I now see myself in him, and it's the greatest thing in the world to see so much of myself in someone I love so dearly. I promise to follow my career in music as he did, and share my gifts with others as he did. He was also a talented doctor, who cared so much about people. I am so thankful that I knew him, that he's a part of me, and that I got the chance to sing with him in my younger years.

He's missed.

J

Tuesday, August 09, 2005

Summer Craze

It's summer time in Los Angeles and I find that the months are wizzing by me, and I can't seem to get a grip! So much has been going on in my life, that I'm starting to realize I need a minute to breath, take it all in, get some perspective and then move on.

We all need to take some time out for ourselves, to reflect and listen to that inner voice that tells us how we are doing.
How am I doing?
I am tense, I find I'm a little tired, and not getting enough sleep, and that my schedule is full.
This sounds like most people...
Do yourself a favor and take a minute each day, or a weekend to just be with yourself and your thoughts. Reflect on where you've come and where you are going, you are bound to learn something profound about yourself.
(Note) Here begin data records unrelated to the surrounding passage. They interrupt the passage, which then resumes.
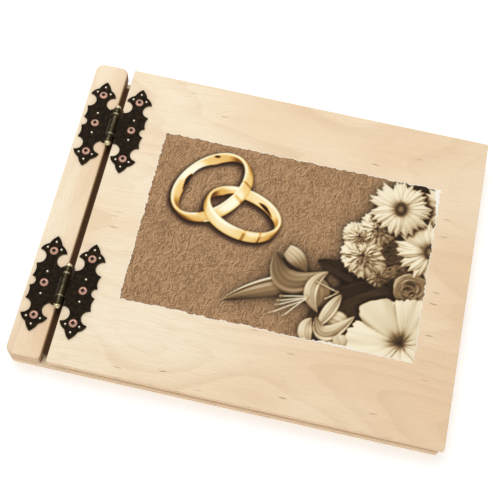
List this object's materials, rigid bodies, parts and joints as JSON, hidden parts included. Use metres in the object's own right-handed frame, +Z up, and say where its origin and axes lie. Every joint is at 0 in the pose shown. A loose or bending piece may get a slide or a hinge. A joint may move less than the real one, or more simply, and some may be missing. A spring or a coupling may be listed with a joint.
{
  "type": "wedding guest book",
  "caption": "Wedding guest book with plywood covers, a bound page stack, a printed panel of rings and flowers, and a cover that opens on two ornamental hinges.",
  "frame": {"origin": "middle of the closed book's outline, on the surface it lies on", "axes": "+X from the spine to the fore-edge, +Y from the tail edge to the head edge, +Z up out of the front cover"},
  "size_m": [0.305, 0.239, 0.0235],
  "materials": {
    "birch_cover": "bare sanded birch plywood",
    "birch_strip": "bare sanded birch",
    "birch_board": "bare sanded birch plywood",
    "print_paper": "sepia print on torn-edged textured paper",
    "kraft_card": "brown kraft card",
    "page_paper": "cream uncoated paper",
    "hinge_black_bronze": "antique bronze, brassy at the worn edges",
    "hinge_brass": "aged brass",
    "screw_copper": "copper plated steel",
    "zinc_steel": "zinc plated steel",
    "insert_brass": "plain turned brass"
  },
  "bodies": {
    "base": {"back_board": "birch_board", "spine_strip": "birch_strip", "back_fly_leaf": "kraft_card", "rear_pages": "page_paper", "front_pages_margin": "page_paper", "fly_leaf_margin": "kraft_card", "binding_screws": "zinc_steel", "binding_inserts": "insert_brass", "tail_hinge_spine_leaf": "hinge_black_bronze", "tail_hinge_pin": "hinge_brass", "tail_hinge_pin_cap": "hinge_brass", "tail_hinge_spine_screws": "screw_copper", "head_hinge_spine_leaf": "hinge_black_bronze", "head_hinge_pin": "hinge_brass", "head_hinge_pin_cap": "hinge_brass", "head_hinge_spine_screws": "screw_copper"},
    "cover": {"front_cover": "birch_cover", "cover_print": "print_paper", "tail_hinge_cover_leaf": "hinge_black_bronze", "tail_hinge_cover_screws": "screw_copper", "head_hinge_cover_leaf": "hinge_black_bronze", "head_hinge_cover_screws": "screw_copper"},
    "front_pages": {"front_pages": "page_paper"},
    "fly_leaf": {"fly_leaf": "kraft_card"}
  },
  "joints": [
    {"name": "cover_hinge", "type": "hinge", "parent": "base", "child": "cover", "pos_m": [-0.1265, 0, 0.02075], "axis": [0, -1, 0], "range_deg": [0, 180]},
    {"name": "front_pages_turn", "type": "hinge", "parent": "base", "child": "front_pages", "pos_m": [-0.116, 0, 0.0107], "axis": [0, -1, 0], "range_deg": [0, 100.01]},
    {"name": "fly_leaf_turn", "type": "hinge", "parent": "base", "child": "fly_leaf", "pos_m": [-0.1178, 0, 0.01167], "axis": [0, -1, 0], "range_deg": [0, 117.01]}
  ],
  "couplings": [
    {"joint": "front_pages_turn", "follows": "cover_hinge", "ratio": 0.55556},
    {"joint": "fly_leaf_turn", "follows": "cover_hinge", "ratio": 0.65}
  ]
}
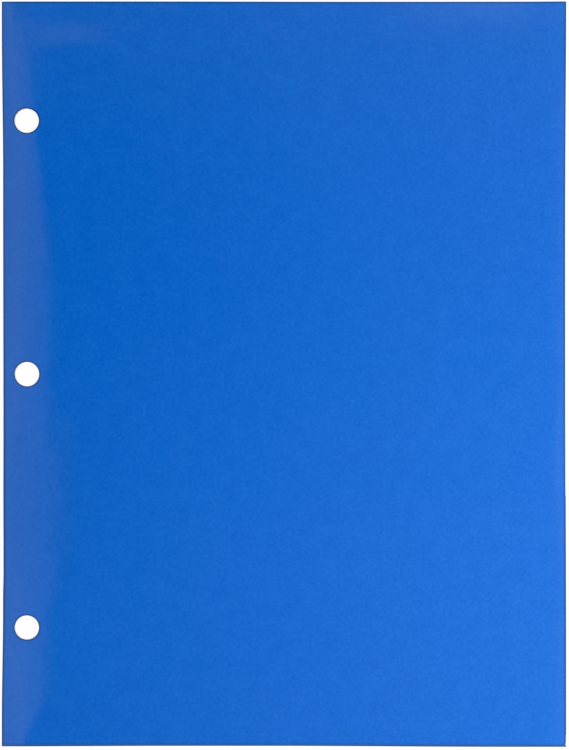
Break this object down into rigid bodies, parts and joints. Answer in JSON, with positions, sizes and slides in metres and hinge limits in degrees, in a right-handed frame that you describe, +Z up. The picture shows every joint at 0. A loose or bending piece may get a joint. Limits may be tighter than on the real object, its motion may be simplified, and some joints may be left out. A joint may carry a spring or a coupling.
{
  "type": "document folder",
  "caption": "Two-pocket document folder of glossy blue laminated card, creased along its spine and punched along it for a ring binder.",
  "frame": {"origin": "on the underside of the back cover, below the centre of the shut folder's box", "axes": "the shut folder lies on its back cover: +Z is up out of the front cover, +Y towards the top edge, +X from the spine to the open side"},
  "size_m": [0.2406, 0.3174, 0.0032],
  "materials": {
    "laminated_card": "gloss",
    "creased_card": "gloss",
    "dried_glue": "satin"
  },
  "bodies": {
    "back": {"back_cover": "laminated_card", "back_bottom_fold": "creased_card", "back_pocket": "laminated_card", "back_side_fold": "creased_card", "back_glue_tab": "laminated_card", "back_glue_line": "dried_glue", "spine_crease": "creased_card", "pocket_crease": "creased_card"},
    "front": {"front_cover": "laminated_card", "front_bottom_fold": "creased_card", "front_pocket": "laminated_card", "front_side_fold": "creased_card", "front_glue_tab": "laminated_card", "front_glue_line": "dried_glue"}
  },
  "joints": [
    {"name": "cover_hinge", "type": "hinge", "parent": "back", "child": "front", "pos_m": [-0.11985, 0, 0.0016], "axis": [0, -1, 0], "range_deg": [0, 179.8], "deforming": ["spine_crease", "pocket_crease"]}
  ]
}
I am looking forward to a weekend where I can stay on a beach by myself, bring a journal, bring some soothing music, take some walks, and get a massage. That is my dream weekend right now. And I have a boyfriend who understands that this is something I need to do for myself.

Life is busy and it can get so crazy in a place like Los Angeles, but if you can, carve out some time for your peace of mind, and to find some time to recharge the batteries, our perspective and gratefullness will appear and we have renewed energy.